AVAILABLE DATA
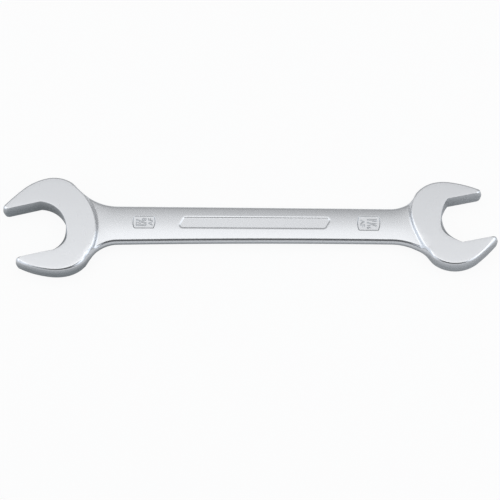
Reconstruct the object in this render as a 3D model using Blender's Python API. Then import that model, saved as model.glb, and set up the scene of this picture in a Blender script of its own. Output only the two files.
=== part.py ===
"""Double open end wrench: one drop forging with an angled jaw at each end.

Metres, +Z up. The shank runs along X, and the tool lies flat with the undersides of both
heads on Z = 0. The origin is at the middle of its outer box, under it.

Plan shapes are drawn as arcs in each head's own frame: u points out of the jaw along its axis,
v points across it, and u = 0 passes through the centre of the round throat.
"""

import math
from collections import namedtuple

import bmesh
import bpy
from mathutils import Vector
from mathutils.geometry import interpolate_bezier

MM = 0.001

# Sizes shared by the whole forging
HEAD_THICKNESS = 16.4 * MM
HEAD_EDGE_RADIUS = 1.6 * MM
HEAD_DRAFT_DEGREES = 3.0
HEAD_SPACING = 319.0 * MM  # between the points where the jaw axes cross the shank's axis
NOSE_ROUNDING = 0.3 * MM  # how much larger the plan radius of a nose is at the faces
ARC_TOLERANCE = 0.04 * MM  # most that a chord may leave its arc
WALL_STRIPS = 2
EDGE_STRIPS = 3
BACK_CHORDS = 10

# Shank: a crowned bar with bulged sides, which tapers towards the small head
SHANK_UPPER_LARGE = 17.2 * MM  # from the axis to the flank, at the large head
SHANK_UPPER_MIDDLE = 16.6 * MM
SHANK_UPPER_SMALL = 15.8 * MM
SHANK_LOWER_LARGE = 19.2 * MM
SHANK_LOWER_MIDDLE = 16.1 * MM
SHANK_LOWER_SMALL = 16.6 * MM
SHANK_EDGE_THICKNESS = 9.2 * MM
SHANK_CROWN = 0.8 * MM
SHANK_EDGE_RADIUS = 1.3 * MM
SHANK_SIDE_BULGE = 0.7 * MM
NECK_EDGE_THICKNESS = 12.0 * MM  # where the shank runs into a head
NECK_OVERRUN = 4.0 * MM  # how far the shank runs on inside a head
SHANK_STATIONS = 8
NECK_STATIONS = 12
CROWN_STRIPS = 6
SIDE_STRIPS = 2

# Large head, at the -X end
LARGE_ACROSS_FLATS = 47.625 * MM
LARGE_JAW_DEGREES = 14.2
LARGE_THROAT_REACH = 27.7 * MM  # from the crossing point on the shank's axis to the throat's centre
LARGE_THROAT_RADIUS = 25.5 * MM
LARGE_THROAT_OFFSET = 0.5 * MM  # from the jaw's axis to the throat's centre, along v
LARGE_NOSE_RADIUS = 2.1 * MM
LARGE_UPPER_HALF_WIDTH = 45.4 * MM
LARGE_UPPER_STATION = 17.4 * MM  # from the throat's centre back to the widest place
LARGE_UPPER_SHOULDER_RADIUS = 28.2 * MM
LARGE_UPPER_SHOULDER_DEGREES = 54.0
LARGE_UPPER_CHEEK_RADIUS = 46.4 * MM
LARGE_UPPER_CHEEK_DEGREES = 28.7
LARGE_UPPER_JAW_RADIUS = 198.0 * MM
LARGE_UPPER_NECK_RADIUS = 44.0 * MM
LARGE_LOWER_HALF_WIDTH = 45.1 * MM
LARGE_LOWER_STATION = 18.5 * MM
LARGE_LOWER_SHOULDER_RADIUS = 28.5 * MM
LARGE_LOWER_SHOULDER_DEGREES = 39.0
LARGE_LOWER_CHEEK_RADIUS = 43.0 * MM
LARGE_LOWER_CHEEK_DEGREES = 20.0
LARGE_LOWER_JAW_RADIUS = 92.0 * MM
LARGE_LOWER_NECK_RADIUS = 25.0 * MM
LARGE_BACK_SHARE = 0.365  # handle length of the back's curve, over the gap between shoulders

# Small head, at the +X end
SMALL_ACROSS_FLATS = 42.8625 * MM
SMALL_JAW_DEGREES = 12.3
SMALL_THROAT_REACH = 29.0 * MM
SMALL_THROAT_RADIUS = 26.8 * MM
SMALL_THROAT_OFFSET = 1.3 * MM
SMALL_NOSE_RADIUS = 1.7 * MM
SMALL_UPPER_HALF_WIDTH = 39.6 * MM
SMALL_UPPER_STATION = 25.2 * MM
SMALL_UPPER_SHOULDER_RADIUS = 27.0 * MM
SMALL_UPPER_SHOULDER_DEGREES = 48.0
SMALL_UPPER_CHEEK_RADIUS = 36.2 * MM
SMALL_UPPER_CHEEK_DEGREES = 20.0
SMALL_UPPER_JAW_RADIUS = 100.0 * MM
SMALL_UPPER_NECK_RADIUS = 24.0 * MM
SMALL_LOWER_HALF_WIDTH = 41.4 * MM
SMALL_LOWER_STATION = 18.9 * MM
SMALL_LOWER_SHOULDER_RADIUS = 29.4 * MM
SMALL_LOWER_SHOULDER_DEGREES = 57.0
SMALL_LOWER_CHEEK_RADIUS = 30.0 * MM
SMALL_LOWER_CHEEK_DEGREES = 30.0
SMALL_LOWER_JAW_RADIUS = 170.0 * MM
SMALL_LOWER_NECK_RADIUS = 46.0 * MM
SMALL_BACK_SHARE = 0.305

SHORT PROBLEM
Copy all of the material word for word.

TASK RESPONSE
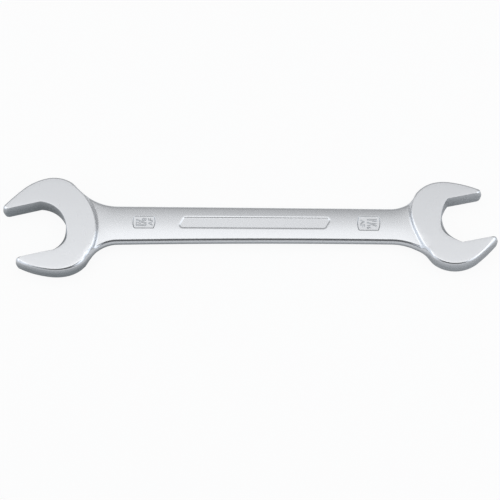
Reconstruct the object in this render as a 3D model using Blender's Python API. Then import that model, saved as model.glb, and set up the scene of this picture in a Blender script of its own. Output only the two files.
=== part.py ===
"""Double open end wrench: one drop forging with an angled jaw at each end.

Metres, +Z up. The shank runs along X, and the tool lies flat with the undersides of both
heads on Z = 0. The origin is at the middle of its outer box, under it.

Plan shapes are drawn as arcs in each head's own frame: u points out of the jaw along its axis,
v points across it, and u = 0 passes through the centre of the round throat.
"""

import math
from collections import namedtuple

import bmesh
import bpy
from mathutils import Vector
from mathutils.geometry import interpolate_bezier

MM = 0.001

# Sizes shared by the whole forging
HEAD_THICKNESS = 16.4 * MM
HEAD_EDGE_RADIUS = 1.6 * MM
HEAD_DRAFT_DEGREES = 3.0
HEAD_SPACING = 319.0 * MM  # between the points where the jaw axes cross the shank's axis
NOSE_ROUNDING = 0.3 * MM  # how much larger the plan radius of a nose is at the faces
ARC_TOLERANCE = 0.04 * MM  # most that a chord may leave its arc
WALL_STRIPS = 2
EDGE_STRIPS = 3
BACK_CHORDS = 10

# Shank: a crowned bar with bulged sides, which tapers towards the small head
SHANK_UPPER_LARGE = 17.2 * MM  # from the axis to the flank, at the large head
SHANK_UPPER_MIDDLE = 16.6 * MM
SHANK_UPPER_SMALL = 15.8 * MM
SHANK_LOWER_LARGE = 19.2 * MM
SHANK_LOWER_MIDDLE = 16.1 * MM
SHANK_LOWER_SMALL = 16.6 * MM
SHANK_EDGE_THICKNESS = 9.2 * MM
SHANK_CROWN = 0.8 * MM
SHANK_EDGE_RADIUS = 1.3 * MM
SHANK_SIDE_BULGE = 0.7 * MM
NECK_EDGE_THICKNESS = 12.0 * MM  # where the shank runs into a head
NECK_OVERRUN = 4.0 * MM  # how far the shank runs on inside a head
SHANK_STATIONS = 8
NECK_STATIONS = 12
CROWN_STRIPS = 6
SIDE_STRIPS = 2

# Large head, at the -X end
LARGE_ACROSS_FLATS = 47.625 * MM
LARGE_JAW_DEGREES = 14.2
LARGE_THROAT_REACH = 27.7 * MM  # from the crossing point on the shank's axis to the throat's centre
LARGE_THROAT_RADIUS = 25.5 * MM
LARGE_THROAT_OFFSET = 0.5 * MM  # from the jaw's axis to the throat's centre, along v
LARGE_NOSE_RADIUS = 2.1 * MM
LARGE_UPPER_HALF_WIDTH = 45.4 * MM
LARGE_UPPER_STATION = 17.4 * MM  # from the throat's centre back to the widest place
LARGE_UPPER_SHOULDER_RADIUS = 28.2 * MM
LARGE_UPPER_SHOULDER_DEGREES = 54.0
LARGE_UPPER_CHEEK_RADIUS = 46.4 * MM
LARGE_UPPER_CHEEK_DEGREES = 28.7
LARGE_UPPER_JAW_RADIUS = 198.0 * MM
LARGE_UPPER_NECK_RADIUS = 44.0 * MM
LARGE_LOWER_HALF_WIDTH = 45.1 * MM
LARGE_LOWER_STATION = 18.5 * MM
LARGE_LOWER_SHOULDER_RADIUS = 28.5 * MM
LARGE_LOWER_SHOULDER_DEGREES = 39.0
LARGE_LOWER_CHEEK_RADIUS = 43.0 * MM
LARGE_LOWER_CHEEK_DEGREES = 20.0
LARGE_LOWER_JAW_RADIUS = 92.0 * MM
LARGE_LOWER_NECK_RADIUS = 25.0 * MM
LARGE_BACK_SHARE = 0.365  # handle length of the back's curve, over the gap between shoulders

# Small head, at the +X end
SMALL_ACROSS_FLATS = 42.8625 * MM
SMALL_JAW_DEGREES = 12.3
SMALL_THROAT_REACH = 29.0 * MM
SMALL_THROAT_RADIUS = 26.8 * MM
SMALL_THROAT_OFFSET = 1.3 * MM
SMALL_NOSE_RADIUS = 1.7 * MM
SMALL_UPPER_HALF_WIDTH = 39.6 * MM
SMALL_UPPER_STATION = 25.2 * MM
SMALL_UPPER_SHOULDER_RADIUS = 27.0 * MM
SMALL_UPPER_SHOULDER_DEGREES = 48.0
SMALL_UPPER_CHEEK_RADIUS = 36.2 * MM
SMALL_UPPER_CHEEK_DEGREES = 20.0
SMALL_UPPER_JAW_RADIUS = 100.0 * MM
SMALL_UPPER_NECK_RADIUS = 24.0 * MM
SMALL_LOWER_HALF_WIDTH = 41.4 * MM
SMALL_LOWER_STATION = 18.9 * MM
SMALL_LOWER_SHOULDER_RADIUS = 29.4 * MM
SMALL_LOWER_SHOULDER_DEGREES = 57.0
SMALL_LOWER_CHEEK_RADIUS = 30.0 * MM
SMALL_LOWER_CHEEK_DEGREES = 30.0
SMALL_LOWER_JAW_RADIUS = 170.0 * MM
SMALL_LOWER_NECK_RADIUS = 46.0 * MM
SMALL_BACK_SHARE = 0.305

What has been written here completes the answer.